Heinrich Harrer
July 6, 1912 – January 7, 2006
Heinrich Harrer was an Austrian mountaineer, Tibetan traveler and non-fiction author. From 1933 he was a member of the then still illegal SA in Austria. In 1938 he was one of four first climbers of the Eiger north face, which was enthusiastically celebrated by National Socialist propaganda. Harrer became a member of the SS, where he was Oberscharführer, and the NSDAP. In the autumn of 1939, after an expedition to Nanga Parbat, he was interned in India, fled to Tibet and lived there until 1951. During this time, he became a confidant of the 14th Dalai Lama. His book Seven Years in Tibet and its film adaptation made Harrer widely known. In 1962 he succeeded in the first ascent of the Carstensz Pyramid in western New Guinea.

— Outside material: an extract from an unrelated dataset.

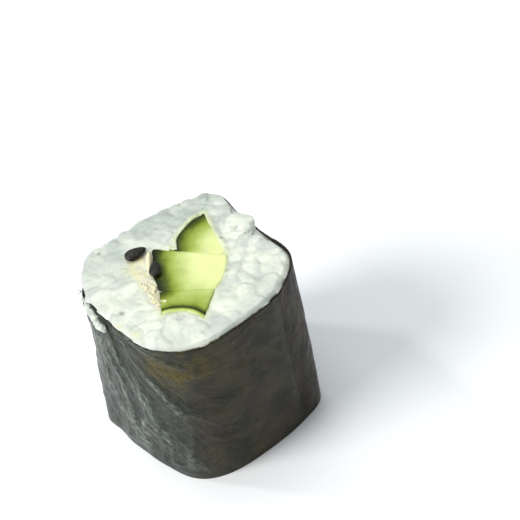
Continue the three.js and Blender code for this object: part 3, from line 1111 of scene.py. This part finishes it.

Since 1983, the Heinrich Harrer Museum has been located in Hüttenberg.
Heinrich Josef Harrer was born as the first of four children of Josef Harrer and Johanna née Penker in Obergossen near Knappenberg. His father was a postal clerk, his mother a housewife. Harrer's maternal grandfather came from the village of Penk in the Möll Valley. In 1880 he settled in Hüttenberg, where he worked as a miner.
Harrer's father Josef was born in Styria, the parents had met at Semmering. Harrer's sister Lydia was born in 1921, brother Josef in 1924 and sister Ruth in 1931.
After his father was transferred, Harrer attended the primary school and the secondary school in Bruck an der Mur, Styria. There he became a member of the German Gymnastics Club. After another transfer of his father (1927), Heinrich transferred to the secondary school in Graz. At the age of 17, Heinrich Harrer became a member of the student fraternity Akademischer Turnverein Graz (A. T. V.).
As a teenager, he discovered his great passion, sport (alpine and Nordic skiing, mountaineering, swimming, athletics, tennis, handball, and from 1955 also golf). At the age of fifteen, he made his first climbing attempts in the Julian Alps. At the age of sixteen, he began to participate in ski competitions.
In the winter semester of 1933/1934 he became active in the A.T.V. Graz, became academic downhill world champion in 1937, and later (1958) also Austrian golf champion.
From 1933 to 1938 he studied to become a teacher in geography and sports at the University of Graz. After successfully passing the ski instructor and mountain guide exams, he financed his studies with skiing and climbing courses, among other things. He founded a ski school on the Tauplitz, where he was also responsible for the club's own refuge Grazer Haus as a hut warden, and also worked in Sesto in the Dolomites.
In 1936, Harrer was supposed to take part in the downhill and slalom at the Winter Olympics. However, this did not happen, as the alpine ski teams of Austria and Switzerland boycotted the competition due to disputes over the professional status of ski instructors. A year later, he became the national coach of the Austrian women's national ski team.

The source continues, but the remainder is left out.